Institutional portfolios should therefore consider scenario-weighted valuations. We incorporate a 30% probability of transient spot rallies (as observed in early April 2026), a 50% probability of mean reversion to $2.50-$3.50/MMBtu over 12 months, and a 20% probability of sustained tightness driven by prolonged production outages or geopolitical shocks. This probabilistic framework reduces the headline impact of single-broker upgrades while recognizing the near-term trading implications highlighted by RBC.
Near-term: expect elevated trading volatility for Venture Global shares and related LNG developers as market participants price in short-window arbitrage opportunities. If Henry Hub holds above $3.50/MMBtu and JKM remains above $10/MMBtu into late spring, there is scope for additional analyst upward revisions and spread-driven earnings beats in quarterly results. Monitor weekly EIA storage updates and freight indices for early signals of changing arbitrage economics.
Medium-term: absent persistent structural demand growth or a material supply-side shock, mean reversion remains the default scenario. Project de-risking via commercial contracting, vessel charters, and staged deliveries will be the primary determinant of long-run equity value.

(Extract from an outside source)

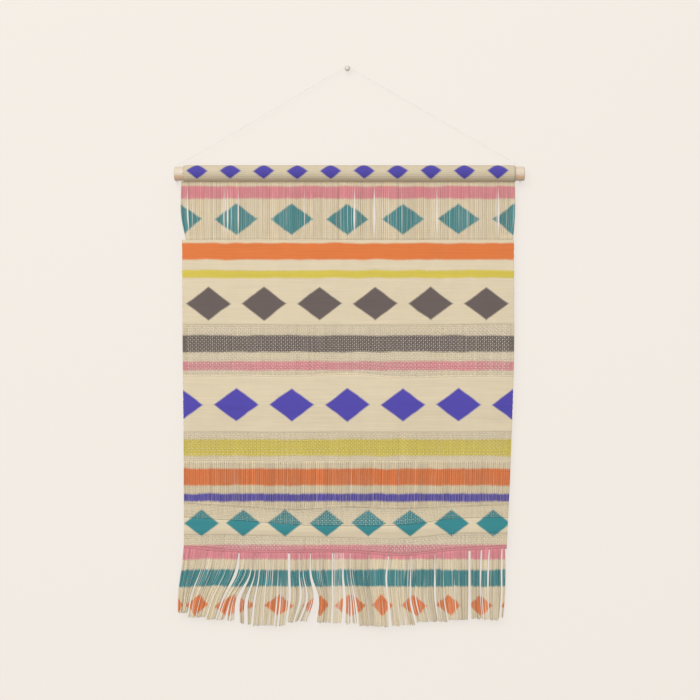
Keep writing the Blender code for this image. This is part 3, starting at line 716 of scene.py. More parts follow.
def new_material(name, roughness, **values):
    """A material with a Principled BSDF and its wires."""
    made = bpy.data.materials.new(name)
    made.use_nodes = True
    shader = made.node_tree.nodes["Principled BSDF"]
    shader.inputs["Roughness"].default_value = roughness
    for socket, value in values.items():
        shader.inputs[socket.replace("_", " ")].default_value = value
    return made, Wires(made.node_tree), shader.inputs


def place_group(wires, group, inputs):
    node = wires.add("ShaderNodeGroup", node_tree=group)
    for name, value in inputs.items():
        wires.feed(value, node.inputs[name])
    return node.outputs


def read_attribute(wires, name, output):
    return wires.add("ShaderNodeAttribute", attribute_name=name).outputs[output]


def object_place(wires):
    return wires.add("ShaderNodeTexCoord").outputs["Object"]


def add_mottle(wires, groups, place, name):
    """The tone and fuzz of one of the mottles, read at a place."""
    patch_scale, fuzz_scale, depth = MOTTLES[name]
    inputs = {"Place": place, "Patch Scale": patch_scale, "Fuzz Scale": fuzz_scale, "Depth": depth}
    return place_group(wires, groups["mottle"], inputs)


def feed_roughness(wires, shader, fuzz, ends):
    wires.feed(wires.soft_step(fuzz, FUZZ_FROM, FUZZ_TO, *ends), shader["Roughness"])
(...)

Companies that lock in long-term tolling or take-or-pay contracts will see lower earnings volatility, while those relying on flexible marketing will continue to experience earnings skew.
Catalysts to watch include macro-driven demand changes (cold summer in Europe, faster-than-expected Asian import growth), major project commissioning updates from Venture Global, and shipping market shifts that either ease or tighten VLGC availability. These will determine whether RBC's revised target proves prescient or merely a tactical re-rating aligned with a short-lived price spike.
RBC's Apr 17, 2026 target increase for Venture Global reflects real, near-term improvements in gas spreads and shipping dynamics, but investors should distinguish episodic spot gains from durable value creation. Fazen Markets sees upside potential priced into the stock today, tempered by the probability of mean reversion over the next 12 months.
Disclaimer: This article is for informational purposes only and does not constitute investment advice.
Q: How should changes in Henry Hub affect project-level cashflows for developers like Venture Global?
A: Short-term Henry Hub increases directly improve margins on spot cargoes and can increase quarterly EBITDA for developers that lift incremental volumes into higher-priced markets. For long-term equity valuation, the impact is smaller unless higher prices persist and lead to sustained free cash flow conversion or improved contracting terms. Historically, a sustained $1/MMBtu change in Henry Hub has translated to an approximate 8-12% swing in near-term EBITDA for high-spot-exposure developers, but only a few percent change in perpetuity valuation absent contract repricing.
Q: What are practical indicators investors should watch in the next 60 days?
A: Monitor weekly EIA storage reports, Atlantic freight indices (VLGC rates), JKM spot pricing, and company-specific commissioning updates. A sequence of stronger-than-expected storage draws, tightening VLGC freight, and firm JKM would validate RBC's thesis; conversely, production restarts or a rapid increase in vessel availability would increase downside risk.